I at first answered that I could not see what kind of music I could possible play in that situation, and then two minutes later I said that in fact I could do “Mad World.” I thought the repetition of the chords would allow all the others to play along, as would the fixed booming rhythm. So the MC said ok, there would be one other person and then me and we would be the last to play.
The other person was actually already up there and singing from the previous “song.” So I went and got my guitar and stood near the playing area and tuned it and waited for the song to end. When the song ended, the MC went up to the mic and thanked everyone for coming and said the open mic and jam session was now finished. He did not come to apologize to me or explain. So I left my partly drunk beer on the bar and left myself, returning home to do better things.
Brad on the Radio in Ottawa
Meanwhile, overnight in Ottawa tonight – Saturday to Sunday – my songs will be featured on the CKCU radio station, 93.1 on the dial, or via the CKCU Internet link to the show. The music will be played on the show called Major Tom Hagen and the Space Party, and I will be speaking with Major Tom during a live phone interview. It will be at 3 AM Ottawa time, or 9 AM Sunday morning my time in Paris.

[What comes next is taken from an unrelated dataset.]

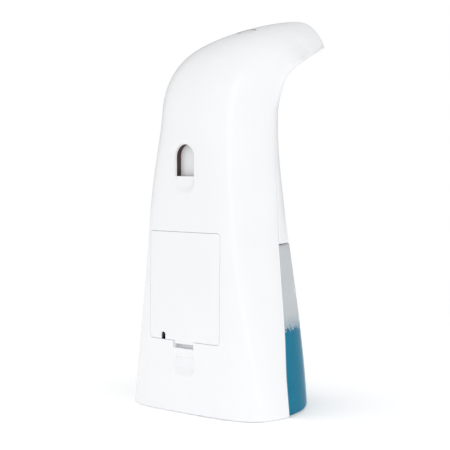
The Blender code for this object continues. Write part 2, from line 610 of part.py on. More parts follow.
# --- electronics ---------------------------------------------------------------------------
def make_electronics():
    board = block("main_board", (-17, 17), (16.5, 18.1), (98, 150), "circuit_board")
    combine(board, block("controller_chip", (-6, 6), (18.0, 19.6), (112, 124)), "UNION")
    combine(board, block("power_terminal", (-15, -7), (18.0, 21), (99, 106)), "UNION")
    point, outward = underside_point(SENSOR_Q)
    axis = oriented(outward)
    r = SENSOR_RADIUS
    turned("sensor_window", [(0, 0.1), (r - 0.3, 0.1), (r, -0.2), (r, -1.7), (0, -1.7)], (0, *point), axis,
           "black_window", 24)
    for side, name in ((-1, "ir_emitter"), (1, "ir_receiver")):
        led = [(0, -2.1), (1.0, -2.4), (1.4, -3.0), (1.4, -4.6), (0, -4.6)]
        turned(name, led, (1.9 * side, *point), axis, "black_window", 12)
    board = loft("sensor_board", [[(x, *(point - outward * d + np.array([outward[1], -outward[0]]) * a))
                                   for x, a in ((-6, -2.4), (6, -2.4), (6, 6), (-6, 6))] for d in (4.9, 5.9)],
                 "circuit_board")
    point, outward = crown_point(BUTTON_Q)
    axis = oriented(outward)
    b = BUTTON_RADIUS
    cap = [(0, 0.35), (b - 1.2, 0.3), (b - 0.3, 0.0), (b, -0.4), (b, -3.0), (2, -3.0), (2, -5.0), (0, -5.0)]
    turned("power_button", cap, (0, *point), axis, "white_abs", 28)
    across = np.array([outward[1], -outward[0]])
    for name, half, deep, finish in (("tact_switch", 3.0, (5.0 + BUTTON_TRAVEL + 0.2, 8.6), "dark_abs"),
                                     ("button_board", 7.0, (8.9, 10.1), "circuit_board")):
        loft(name, [[(x, *(point - outward * d + across * a))
                     for x, a in ((-half, -half), (half, -half), (half, half), (-half, half))] for d in deep],
             finish)


# --- bottle --------------------------------------------------------------------------------
def make_bottle():
    bottle = skin_solid("bottle", 0, 0, 0.6, 9, 44, "clear_bottle")
    combine(bottle, front_zone("front_zone_lower", GAP / 2, -5, BOTTLE_TOP_Z), "INTERSECT")
    hollow = skin_solid("bottle_hollow", BOTTLE_WALL, 0, 0.6, 9, 36)
    combine(hollow, front_zone("hollow_zone", GAP / 2 + BOTTLE_WALL, BOTTLE_WALL, BOTTLE_TOP_Z - BOTTLE_WALL),
            "INTERSECT")
    combine(bottle, hollow)
    seam_q = seam_line([COUPLING_Z / NECK_Z])[0, 0]
    up, top = (0, 0, 1), BOTTLE_TOP_Z
    combine(bottle, rod("bottle_filler_hole", FILLER["radius"], top - 7, top + 7, (0, FILLER["q"], 0), up))
    combine(bottle, rod("bottle_coupling_hole", COUPLING_RADIUS, -5, 5, (0, seam_q, COUPLING_Z), (0, 1, 0)))
    r = FILLER["radius"]
    plug = [(0, top - 4.4), (r - 0.6, top - 4.4), (r + 0.3, top - 3.6), (r + 0.3, top - 2.1),
            (r - GAP, top - 2.0), (r - GAP, top - 0.1), (0, top - 0.1)]
    turned("filler_plug", plug, (0, FILLER["q"], 0), up, "silicone")
    inset = BOTTLE_WALL + GAP
    soap = skin_solid("liquid_soap", inset, 0, 0.4, 7, 40, "blue_soap")
    combine(soap, front_zone("soap_zone", GAP / 2 + inset, inset, SOAP_LEVEL_Z), "INTERSECT")
    foot, axis, length = dip_tube_line()
    combine(soap, rod("soap_tube_clearance", DIP_TUBE_RADIUS + GAP, -9, length, foot, axis, sides=16))


def main():
    for old in list(bpy.data.objects):
        bpy.data.objects.remove(old, do_unlink=True)
    make_housing()
    make_front_cover()
    make_battery_door()
    make_base_plate()
    make_hook_parts()
    make_chassis()
    make_batteries()
    port_top = make_pump()
    make_foam_path(port_top)
    make_suction(port_top)
    make_electronics()
    make_bottle()


main()
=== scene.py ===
"""A foam soap dispenser with a penguin-shaped body: smooth moulded casing, battery door, hook opening,
clear bottle with blue soap, foam nozzle and the parts behind the door. Works in millimetres: a point is
(x, q, z), where the depth q is measured forwards from the wall plane, and world() turns it to metres."""

import bmesh
import bpy
import numpy as np
from mathutils import Matrix, Vector

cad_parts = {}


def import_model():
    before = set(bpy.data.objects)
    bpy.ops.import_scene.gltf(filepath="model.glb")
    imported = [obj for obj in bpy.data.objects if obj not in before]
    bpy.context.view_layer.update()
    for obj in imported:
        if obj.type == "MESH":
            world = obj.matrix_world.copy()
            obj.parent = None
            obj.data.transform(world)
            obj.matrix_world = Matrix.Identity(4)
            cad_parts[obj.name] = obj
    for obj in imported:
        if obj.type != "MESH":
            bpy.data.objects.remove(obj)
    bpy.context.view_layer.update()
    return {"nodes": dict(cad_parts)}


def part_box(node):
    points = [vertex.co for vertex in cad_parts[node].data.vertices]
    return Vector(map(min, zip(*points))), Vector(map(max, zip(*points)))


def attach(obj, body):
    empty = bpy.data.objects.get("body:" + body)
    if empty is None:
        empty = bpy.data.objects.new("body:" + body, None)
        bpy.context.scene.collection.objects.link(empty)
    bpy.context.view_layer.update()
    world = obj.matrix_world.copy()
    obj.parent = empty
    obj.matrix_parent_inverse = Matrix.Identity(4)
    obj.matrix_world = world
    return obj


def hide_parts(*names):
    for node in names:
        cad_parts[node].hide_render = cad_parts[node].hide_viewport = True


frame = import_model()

MM = 0.001
GAP = 0.3
CREASE_DEGREES = 38

# --- driving sizes of the skin -------------------------------------------------------------
HEIGHT, DEPTH, NECK_Z, WALL = 213.0, 112.6, 160.0, 2.2
BASE_ROUNDING = 0.5
FOOT_HEIGHT, FOOT_INSET = 0.6, 1.3    # the casing stands on a narrow set-back foot
PARTING_ROUNDING = 0.3
DOOR_GAP = 0.14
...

This is a great thrill for me as I consider Ottawa one of my home towns. As far as I understand it, the four songs of mine that I recorded in what I call the Ephemere Recordings, in the Point Ephemere studios in Paris with a four piece band, will be played. I was born and spent my childhood in Toronto, but I moved to Ottawa and spent my turbulent high school years there. So that is why I consider it a home town too – that period from 14 to 18 years old is so important and I having most of my lifelong friendships from that period.